The Jun 18, 2026 $55 call on Enterprise Financial Services (EFSC) registered among the highest implied volatilities, indicating options traders are pricing in a large move in the stock. Zacks currently ranks EFSC #2 (Buy) in the Banks–Midwest group and the 30-day Zacks consensus for the current quarter edged up from $1.30 to $1.31. Elevated IV presents potential premium-selling opportunities but also signals heightened short-term volatility risk that could move EFSC shares by a few percent rather than impacting broader markets.

Analysis

The concentration of implied volatility into a single out-of-the-money call (Jun 18 ’26 $55) reads like a concentrated upside bet rather than broad uncertainty — that creates an asymmetry: market participants willing to pay up for limited upside, which inflates call IV relative to puts and realized vol. A concentrated call skew often signals takeover speculation, large directional hedges, or block-position financing; each implies a binary outcome (large gap up) rather than sustained directional drift, so selling time decay is attractive only if you can cap tail exposure.

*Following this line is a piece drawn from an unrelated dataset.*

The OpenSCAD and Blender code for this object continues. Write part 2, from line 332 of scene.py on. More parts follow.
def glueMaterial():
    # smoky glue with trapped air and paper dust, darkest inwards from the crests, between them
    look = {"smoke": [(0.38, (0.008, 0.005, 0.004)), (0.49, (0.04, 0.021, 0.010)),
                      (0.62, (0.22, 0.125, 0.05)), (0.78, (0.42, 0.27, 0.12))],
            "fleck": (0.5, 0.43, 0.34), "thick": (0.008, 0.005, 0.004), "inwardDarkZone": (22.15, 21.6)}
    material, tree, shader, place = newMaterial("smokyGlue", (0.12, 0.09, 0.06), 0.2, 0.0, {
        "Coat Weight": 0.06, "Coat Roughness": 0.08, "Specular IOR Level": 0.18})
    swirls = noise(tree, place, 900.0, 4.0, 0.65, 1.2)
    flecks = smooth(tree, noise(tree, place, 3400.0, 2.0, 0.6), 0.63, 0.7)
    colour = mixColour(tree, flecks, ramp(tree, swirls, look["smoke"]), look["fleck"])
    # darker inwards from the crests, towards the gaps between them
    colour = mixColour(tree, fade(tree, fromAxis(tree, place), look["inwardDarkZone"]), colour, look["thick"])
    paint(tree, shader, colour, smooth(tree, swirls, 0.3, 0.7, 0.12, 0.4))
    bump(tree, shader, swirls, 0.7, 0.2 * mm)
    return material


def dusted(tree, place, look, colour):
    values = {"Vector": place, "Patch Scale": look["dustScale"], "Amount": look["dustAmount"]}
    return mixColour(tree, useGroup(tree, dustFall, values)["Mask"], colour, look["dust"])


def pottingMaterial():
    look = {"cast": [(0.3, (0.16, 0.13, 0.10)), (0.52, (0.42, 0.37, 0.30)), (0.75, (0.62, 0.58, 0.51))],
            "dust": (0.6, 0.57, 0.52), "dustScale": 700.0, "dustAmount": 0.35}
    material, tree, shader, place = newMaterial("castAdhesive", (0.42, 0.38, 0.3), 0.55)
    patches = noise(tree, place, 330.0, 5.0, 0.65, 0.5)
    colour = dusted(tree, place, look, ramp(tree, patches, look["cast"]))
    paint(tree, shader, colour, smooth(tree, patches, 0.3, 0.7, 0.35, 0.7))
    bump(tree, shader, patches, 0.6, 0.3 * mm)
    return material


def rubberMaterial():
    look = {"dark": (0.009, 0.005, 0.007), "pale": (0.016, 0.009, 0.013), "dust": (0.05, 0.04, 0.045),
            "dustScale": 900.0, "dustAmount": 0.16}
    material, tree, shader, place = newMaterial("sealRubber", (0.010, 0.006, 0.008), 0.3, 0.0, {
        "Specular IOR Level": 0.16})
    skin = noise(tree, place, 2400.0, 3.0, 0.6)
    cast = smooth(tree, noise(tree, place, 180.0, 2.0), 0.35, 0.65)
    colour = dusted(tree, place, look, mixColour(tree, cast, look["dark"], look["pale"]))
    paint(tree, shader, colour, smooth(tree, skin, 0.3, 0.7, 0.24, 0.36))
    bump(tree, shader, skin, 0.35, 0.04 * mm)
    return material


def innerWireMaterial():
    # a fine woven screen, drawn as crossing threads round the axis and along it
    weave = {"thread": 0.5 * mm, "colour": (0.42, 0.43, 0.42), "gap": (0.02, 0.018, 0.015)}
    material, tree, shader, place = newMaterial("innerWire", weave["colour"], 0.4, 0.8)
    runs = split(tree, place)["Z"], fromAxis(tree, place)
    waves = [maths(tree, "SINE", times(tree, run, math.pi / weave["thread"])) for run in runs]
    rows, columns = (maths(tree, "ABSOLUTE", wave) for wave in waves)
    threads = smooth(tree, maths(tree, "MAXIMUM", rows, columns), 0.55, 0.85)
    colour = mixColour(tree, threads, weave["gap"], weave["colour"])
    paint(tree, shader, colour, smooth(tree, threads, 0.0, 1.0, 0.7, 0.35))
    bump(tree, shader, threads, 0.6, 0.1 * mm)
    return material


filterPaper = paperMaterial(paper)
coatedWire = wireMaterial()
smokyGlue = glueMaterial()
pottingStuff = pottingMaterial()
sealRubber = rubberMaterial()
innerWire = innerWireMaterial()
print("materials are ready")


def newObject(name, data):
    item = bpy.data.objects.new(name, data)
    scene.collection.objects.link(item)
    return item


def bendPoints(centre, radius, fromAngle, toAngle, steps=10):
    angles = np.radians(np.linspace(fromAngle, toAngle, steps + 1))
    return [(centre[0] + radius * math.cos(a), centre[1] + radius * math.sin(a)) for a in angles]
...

There is a clear second-order beneficiary: exchange and clearing venues (e.g., NDAQ) earn fees on incremental derivatives flow and would pick up a measurable revenue tail if these single-name option blocks become a pattern across small-cap banks; a sustained pick-up in single-name activity typically translates into a multi-quarter revenue stream rather than a one-day spike. Conversely, regional bank counterparties (prime brokers, hedgers) face balance-sheet churn as trades are under-hedged or dynamically adjusted into expiration, pressuring funding and short-term liquidity lines. Tactically the immediate horizon is binary (0–70 days to June expiry) and the primary risk to sellers is event-driven: M&A rumors, a scheduled earnings/regulatory release, or an unexpected credit/loan-loss revelation. If realized vol mean-reverts to the 30–40% neighborhood common for midsize regionals, IV selling can earn high theta, but a single takeover would produce losses multiple times premium collected. My read: consensus is pricing an outsized one-off; the opportunity is structured premium selling with defined—not naked—tails plus a directional play on exchange fee capture. Avoid naked short calls; prefer defined-width spreads or pair trades that monetize elevated IV while keeping exposure to a potential corporate action limited and hedged.